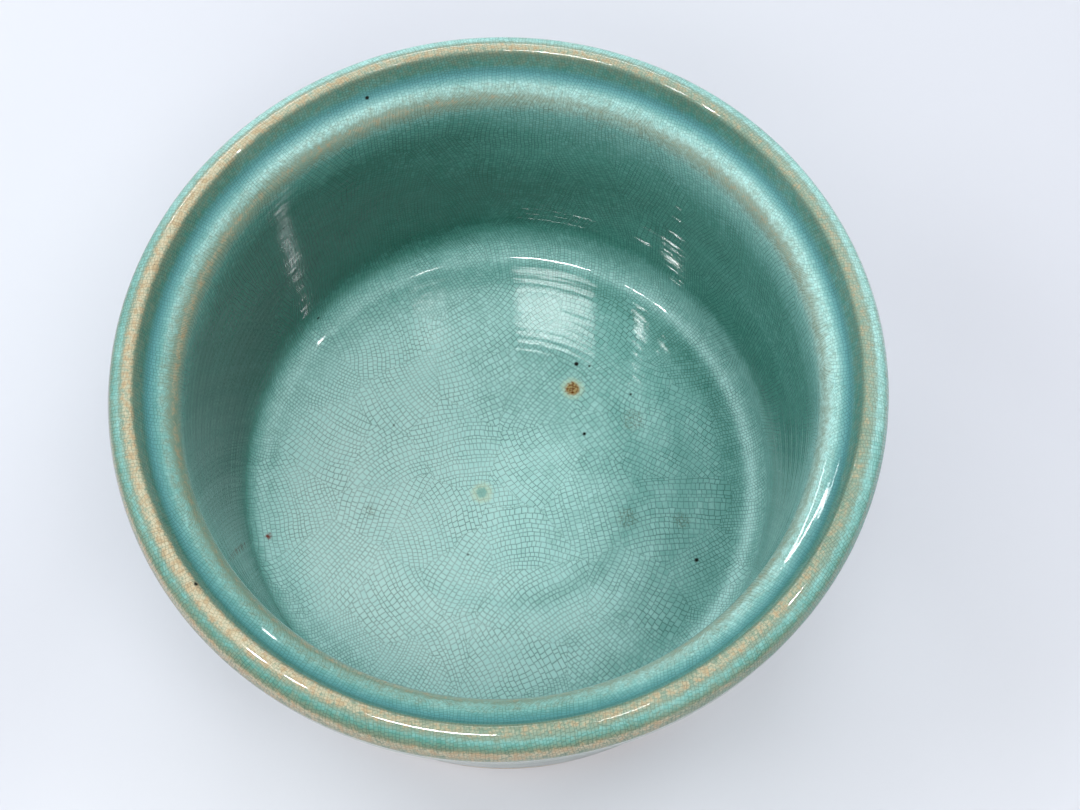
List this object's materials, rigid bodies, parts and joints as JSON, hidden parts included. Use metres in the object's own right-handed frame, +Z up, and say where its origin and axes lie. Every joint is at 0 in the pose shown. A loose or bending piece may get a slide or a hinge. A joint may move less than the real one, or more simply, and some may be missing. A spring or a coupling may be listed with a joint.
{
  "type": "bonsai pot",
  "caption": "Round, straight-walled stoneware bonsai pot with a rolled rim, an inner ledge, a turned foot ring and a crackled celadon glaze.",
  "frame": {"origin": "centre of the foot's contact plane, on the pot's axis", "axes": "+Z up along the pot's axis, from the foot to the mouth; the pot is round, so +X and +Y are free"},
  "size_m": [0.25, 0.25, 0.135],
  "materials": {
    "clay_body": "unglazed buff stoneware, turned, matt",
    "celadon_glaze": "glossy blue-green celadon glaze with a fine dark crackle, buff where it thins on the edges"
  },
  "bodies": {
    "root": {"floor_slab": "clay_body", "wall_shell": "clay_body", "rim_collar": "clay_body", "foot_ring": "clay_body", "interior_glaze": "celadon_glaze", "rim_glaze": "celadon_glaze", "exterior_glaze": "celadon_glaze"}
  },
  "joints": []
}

+++++

**AIM**
Print the material once more, exactly.

**EXPECTED ANSWER**
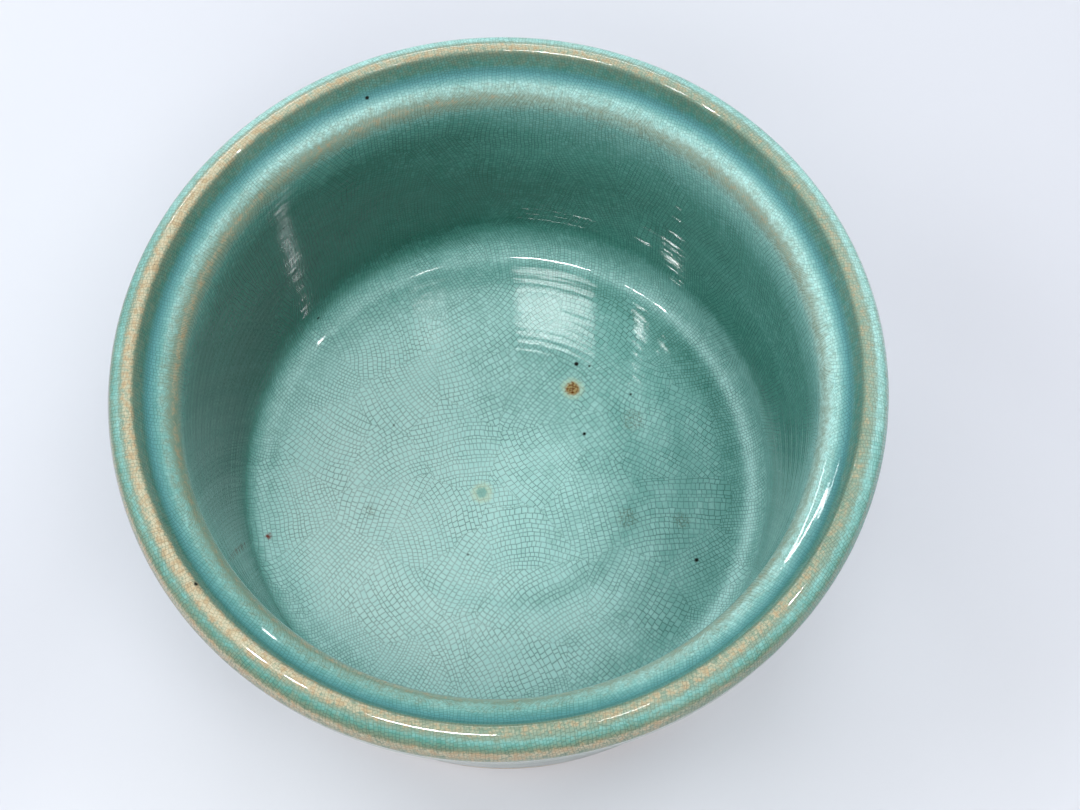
List this object's materials, rigid bodies, parts and joints as JSON, hidden parts included. Use metres in the object's own right-handed frame, +Z up, and say where its origin and axes lie. Every joint is at 0 in the pose shown. A loose or bending piece may get a slide or a hinge. A joint may move less than the real one, or more simply, and some may be missing. A spring or a coupling may be listed with a joint.
{
  "type": "bonsai pot",
  "caption": "Round, straight-walled stoneware bonsai pot with a rolled rim, an inner ledge, a turned foot ring and a crackled celadon glaze.",
  "frame": {"origin": "centre of the foot's contact plane, on the pot's axis", "axes": "+Z up along the pot's axis, from the foot to the mouth; the pot is round, so +X and +Y are free"},
  "size_m": [0.25, 0.25, 0.135],
  "materials": {
    "clay_body": "unglazed buff stoneware, turned, matt",
    "celadon_glaze": "glossy blue-green celadon glaze with a fine dark crackle, buff where it thins on the edges"
  },
  "bodies": {
    "root": {"floor_slab": "clay_body", "wall_shell": "clay_body", "rim_collar": "clay_body", "foot_ring": "clay_body", "interior_glaze": "celadon_glaze", "rim_glaze": "celadon_glaze", "exterior_glaze": "celadon_glaze"}
  },
  "joints": []
}